Still, said the human rights advocate, the Sabah IC can be issued by the state government to civil servants both in the state and Federal civil services in the state. “The Sabah IC can complement the MyKad.”

“That would ensure that Sabah citizens are given preference in the civil service, both state and Federal. The authorities concerned can consider the employment of Sabah permanent residents of Peninsular Malaysian and foreign origin too in the state civil service but provided they were born in Sabah.”

He does not rule out Sarawakians being employed in the state civil and Federal services, irrespective of where they were born.

Jambun was commenting on the Kadazandusun Cultural Association, headed by Pairin, lodging a police report on Monday against the Majlis Himpunan Rakyat Membantah Penarikan MyKad (Council of the Gathering of Citizens to Protest the Withdrawal of the MyKad) scheduled to take place in Kota Kinabalu on May 31.

The IC issue in Sabah, continued Jambun, needs to find closure. “We cannot continue to have people in the state holding personal documents to which they are not entitled and not eligible to hold.”

Delving into some salient details, he noted that the 2010 official population statistics on Sabah indicated there were among others 178,029 Malays and 640,964 other Bumiputera in the state. “We need to know who are these people listed as other Bumiputera.”

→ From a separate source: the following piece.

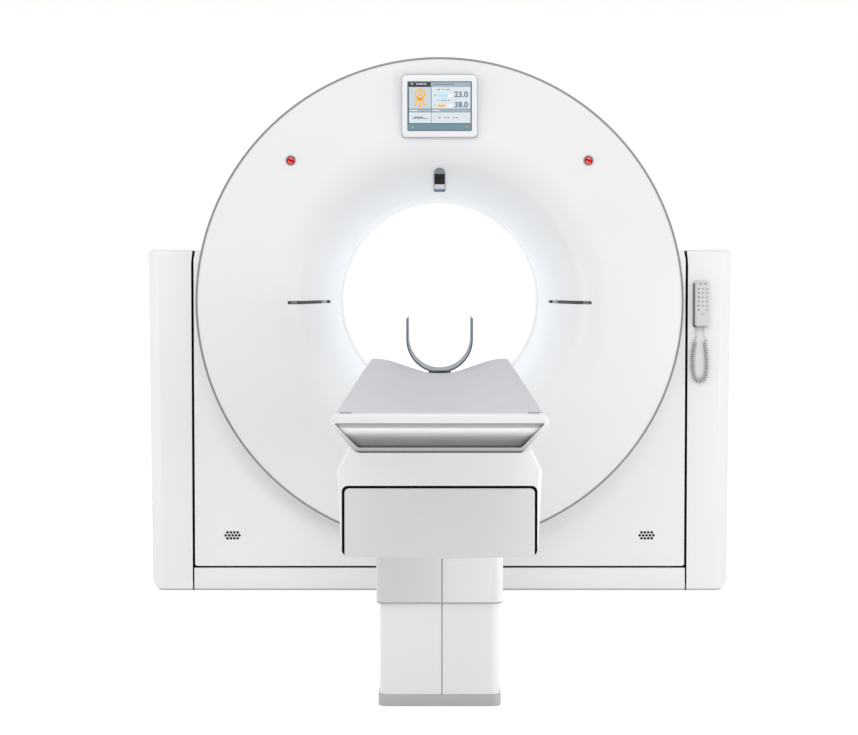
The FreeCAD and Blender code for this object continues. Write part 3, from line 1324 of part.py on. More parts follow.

“Only the Orang Asal – Kadazan, Dusun, and Murut – in Sabah are Bumiputera. There are some non-Orang Asal classified by the colonial authorities in the Native Interpretation Ordinance as ‘Native’, subject to Immigration restrictions.”

On the number listed as Malay in the state, Jambun doubts that there could be so many Malays from Peninsular Malaysia in Sabah. “If people other than peninsular Malays are listed as Malays in Sabah, that’s a violation of the Federal Constitution. There are no local Malays in Sabah.”

The Federal Constitution, cited Jambun, defines Malays as Muslims speaking the Malay language and born in Singapore or the peninsula before Merdeka (1957) or their descendants. “Under the Federal Constitution, non-Malay Muslims are not Malays and cannot be listed as Malays.”